Hitler believed that German people were superior to all other peoples. “'We National Socialists must hold unflinchingly to our aim in foreign policy, namely, to secure for the German people the land and soil to which they are entitled on this earth.'” Hitler believed that the superiority of the Germans meant that Germans were "entitled" to land owned by lesser peoples, to whom he referred to as "subhumans." In 1938, Germany gained control of Austria and Czechoslovakia. In 1938-1939, Hitler increased the restrictions on Jews on Germany. Many Jews fled Germany, and the Germans encouraged their departure. However, no other nation wanted the 50,000 Jews that fled from Germany. Not all Germans supported the Nazis, and many believed that Nazis were not representatiave of the German nation.

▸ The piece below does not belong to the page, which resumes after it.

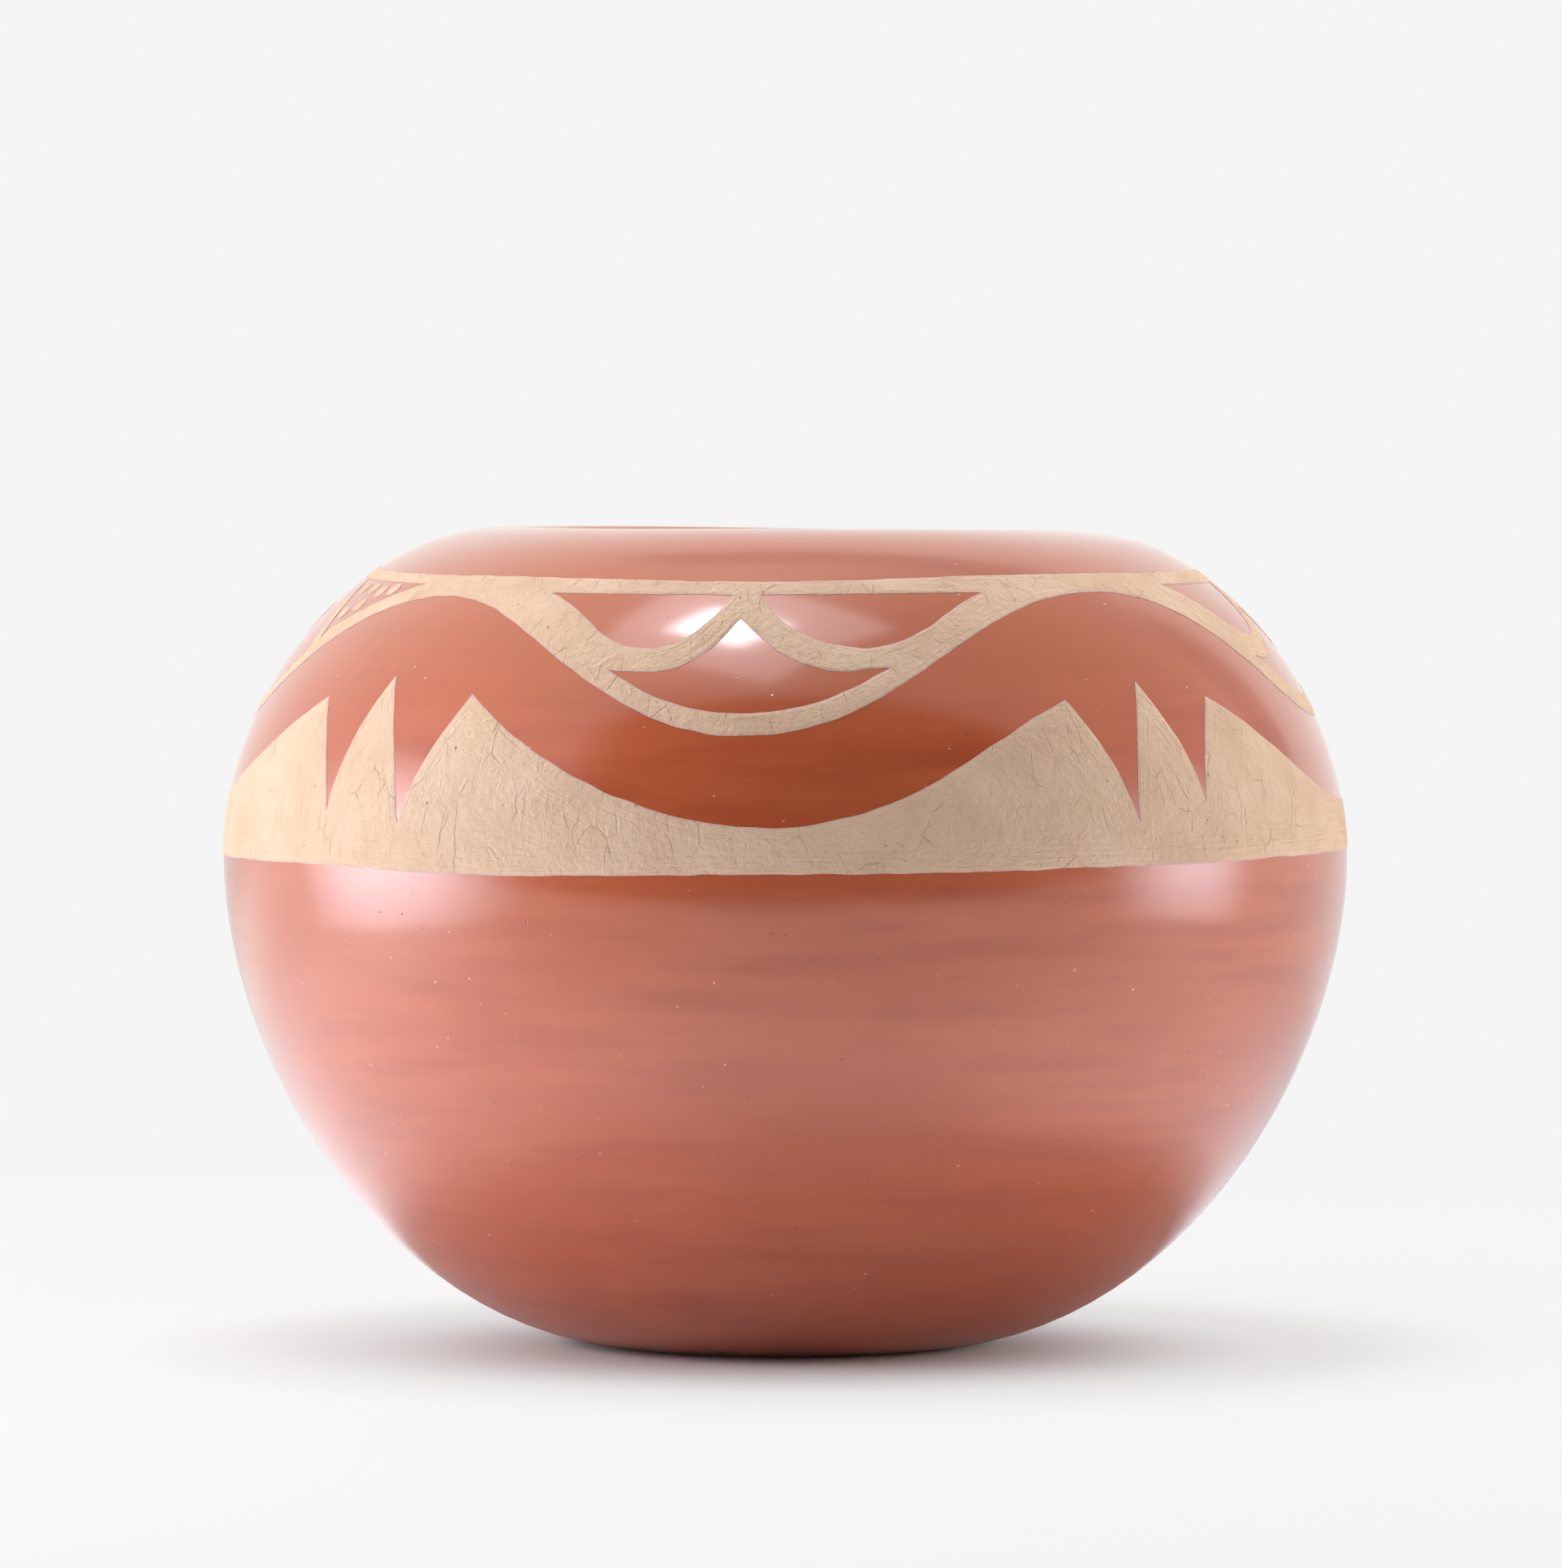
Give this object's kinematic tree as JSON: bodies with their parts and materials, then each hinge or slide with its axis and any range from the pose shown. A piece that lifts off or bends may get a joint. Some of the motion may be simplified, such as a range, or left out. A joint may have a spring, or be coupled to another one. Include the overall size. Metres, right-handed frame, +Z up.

German school systems soon tranformed into a strict form of child manipulation and brainwashing. Boys were sent to Nazi schooling since their childhood, and raised as robots of Hitler. Every day, students were forced to say "Heil Hitler" over one hundred times. This was drilled into the childrens' brains, and they were raised to obey Hitler's desires and they were also raised to be anti-semitic. Girls wer strictly raised in schools until 14, only being taught how to bear children. Thus, the boys' educations were more important to the necessity of Germany.

Targeting the Threat

Jews lost hundreds of privildeges from Nazi laws that affected not only Jews but worldwide as well. These laws stripped Jews form their citizenship and all around pride. Rights were stripped from Jews and anti-Semitic acts increased in occurence and grew in cruelty. Over 50,000 Jews fled from Germany with no money or place to go. The Jews that stayed were sent to concentration camps and killed. German education soon became demandingly harsh in the sense that boys were taught to be robots of Hitler and hate Jews, and girls were only taught to bear children, deeming them unequal to the boys and showing the German hypocracy.